On average 51% of companies are currently using Marketing automation. With more than half of B2B companies (58%) planning to adopt the technology. – Emailmonday “The Ultimate Marketing Automation stats”. (2017)

Using Marketing Automation

Here you are, about to create your first automated email marketing campaign. Admittedly, starting from a blank canvas can be a little overwhelming, but it’s also one of the most exciting parts of the process. Think of the alternative; is it any more fun to manually send out every set of demand gen and nurture emails with a long Excel list of leads? I didn’t think so. So, let’s dive in:

Start with a goal: Identify your end goal before you start building a strategy. This is where an end-to-end mindset comes in handy, because you will need to think through from your first touch point to your last and align these touches to accomplish the goals you set in place.

Wireframe your process: Use a tool like Visio or PowerPoint to map what the elements of your automated email workflow will look like will allow you organize your thoughts to then share with your team. I have noticed that talking out a workflow really helps eliminate any holes in the process and can produce some great ideas.

Build simply: The direct route is the best route, which is something to keep in mind when you start bringing your automated workflow to life. Using your wireframe as a reference, start building your campaign and don’t feel the need to overcomplicate any more than the situation calls for. Here is an example of a simple nurture campaign:

    1. Send an email to a targeted set of contacts to download your new whitepaper. By targeted, ensure that your audience’s interests and needs align with the content.
    1. Set up a thank you email that is triggered once a contact fills out the form to acquire the whitepaper. This email can contain a brief message, the download itself, and a secondary contact CTA.
    1. Set up a wait time of 3-5 days before sending an additional piece of content that complements the whitepaper they already downloaded.
    1. Based on action or lead scoring, once a contact downloads the next piece of content, an alert can be triggered to notify you and your sales team that a lead is ready to be contacted.
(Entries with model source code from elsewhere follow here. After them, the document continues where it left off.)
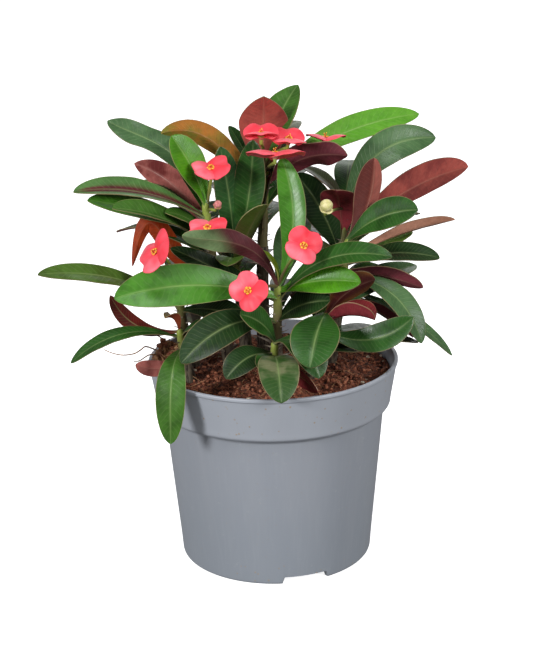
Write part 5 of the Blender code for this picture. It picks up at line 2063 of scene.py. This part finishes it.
@dataclass
class Studio:
    """Pale floor, soft light and the camera."""

    aim_mm: tuple[float, float, float] = (1.15, 0.0, 108.4)
    distance_mm: float = 750.0
    elevation: float = 18.27
    roll: float = 1.14
    lens: float = 83.84
    floor_m: float = 60.0
    floor_drop_mm: float = 0.2
    surround: float = 0.24
    lamps: tuple[Lamp, ...] = (
        Lamp("key", (-1.15, -1.05, 0.7), 0.4, 20.5),
        Lamp("fill", (1.15, -1.1, 0.8), 0.7, 17.5),
        Lamp("crown", (0.0, -0.5, 1.5), 0.6, 7.0),
        Lamp("back", (0.2, 1.5, 0.7), 1.0, 3.5),
    )

    def build(self) -> None:
        """Sets out the studio."""
        self._floor()
        self._light()
        self._camera()

    def _floor(self) -> None:
        """Adds the floor."""
        half = self.floor_m / 2
        mesh = bpy.data.meshes.new("studio_floor")
        corners = [(-half, -half, 0), (half, -half, 0), (half, half, 0), (-half, half, 0)]
        mesh.from_pydata(corners, [], [(0, 1, 2, 3)])
        paper = Shader("lit_white_paper")
        paper.set(Base_Color=linear("#e8e8e8"), Roughness=0.95,
                  Emission_Color=linear("#ffffff"), Emission_Strength=0.85)
        mesh.materials.append(paper.material)
        floor = bpy.data.objects.new("studio_floor", mesh)
        floor.location.z = -self.floor_drop_mm * MM
        floor.visible_diffuse = False
        floor.visible_glossy = False
        bpy.context.scene.collection.objects.link(floor)

    def _light(self) -> None:
        """Adds the lamps and an even white surround."""
        world = bpy.data.worlds.new("studio")
        world.use_nodes = True
        background = world.node_tree.nodes["Background"]
        background.inputs["Color"].default_value = linear("#ffffff")
        background.inputs["Strength"].default_value = self.surround
        bpy.context.scene.world = world
        aim = Vector(self.aim_mm) * MM
        for lamp in self.lamps:
            data = bpy.data.lights.new(lamp.name, "AREA")
            data.shape = "DISK"
            data.size = lamp.size
            data.energy = lamp.power
            made = bpy.data.objects.new(lamp.name, data)
            made.location = lamp.place
            made.rotation_mode = "QUATERNION"
            made.rotation_quaternion = (aim - made.location).to_track_quat("-Z", "Y")
            bpy.context.scene.collection.objects.link(made)

    def _camera(self) -> None:
        """Adds the camera."""
        e, r = math.radians(self.elevation), math.radians(self.roll)
        forward = np.array([0, math.cos(e), -math.sin(e)])
        level, upright = np.array([1.0, 0, 0]), np.array([0, math.sin(e), math.cos(e)])
        right = level * math.cos(r) - upright * math.sin(r)
        up = upright * math.cos(r) + level * math.sin(r)
        place = (np.array(self.aim_mm) - forward * self.distance_mm) * MM
        data = bpy.data.cameras.new("camera")
        data.lens = self.lens
        data.clip_start = 0.05
        camera = bpy.data.objects.new("camera", data)
        rotation = Matrix((right, up, -forward)).transposed().to_4x4()
        camera.matrix_world = Matrix.Translation(Vector(place)) @ rotation
        bpy.context.scene.collection.objects.link(camera)
        bpy.context.scene.camera = camera


def main() -> None:
    """Builds the plant, its pot and the studio."""
    logging.basicConfig(level=logging.INFO, format="%(name)s %(message)s")
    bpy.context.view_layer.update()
    palette = Palette.mix()
    plan = Plan()
    Pot().build(palette)
    Soil().build(palette)
    for name, shoot in plan.shoots.items():
        Stem(name, shoot).build(palette)
        Foliage(name, shoot).build(palette)
        for bloom in shoot.blooms:
            if bloom.name.startswith("bud"):
                Bud(shoot, bloom).build(palette)
            else:
                BloomHead(shoot, bloom).build(palette)
    Studio().build()
    bpy.context.scene.view_settings.view_transform = "Standard"
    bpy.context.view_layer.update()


if __name__ == "__main__":
    main()
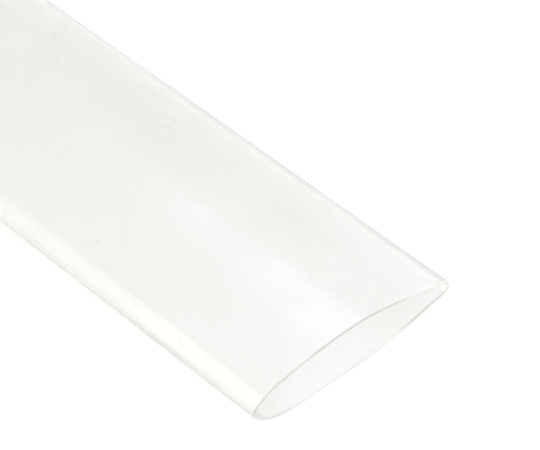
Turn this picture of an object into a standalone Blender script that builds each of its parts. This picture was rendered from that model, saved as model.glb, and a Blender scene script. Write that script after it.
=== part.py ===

    Think like a customer: While building out your workflows, remember to put yourself in the shoes of your prospect by visualizing the customer journey. Does your workflow tell a story? Is your content relevant to their business needs or pain points? Will it make the prospect feel like the they are being communicated with in a personal way, rather than receiving the same message that was sent to thousands of other contacts? Having a personalized mindset when creating and sending out content will allow you to build an experience that will win customer trust and successfully nurture your prospect through their buyer’s journey. Speaking of customers, using marketing automation to maintain existing relationships is a life-saver as well, but that is for another post.

    Mapping the customer experience (53%) and use of personalized/dynamic content (51%) are deemed the most effective tactics for optimizing marketing automation. – Ascend2 “Optimizing Marketing Automation survey” (June 2018)

    Marketing automation is all about those little, relevant touch points along way that lead to a conversion, not to send out hard-sell, broad messages that try to speak to everyone and end up resonating with no one. If you are at a point where you feel a little overwhelmed, the advice that I would give to you is to explore the world of marketing automation. Dedicate some time to research so you can find the platform that provides the level of flexibility that you need to help achieve your marketing goals. Also remember, many marketing automation platforms have support options and online documentation, so you don’t have to feel alone when you are trying to set up your instance.

    One last thought I’ll leave you with comes from a Dove® chocolate wrapper that my colleague gave me, “You can do anything, but you can’t do everything.”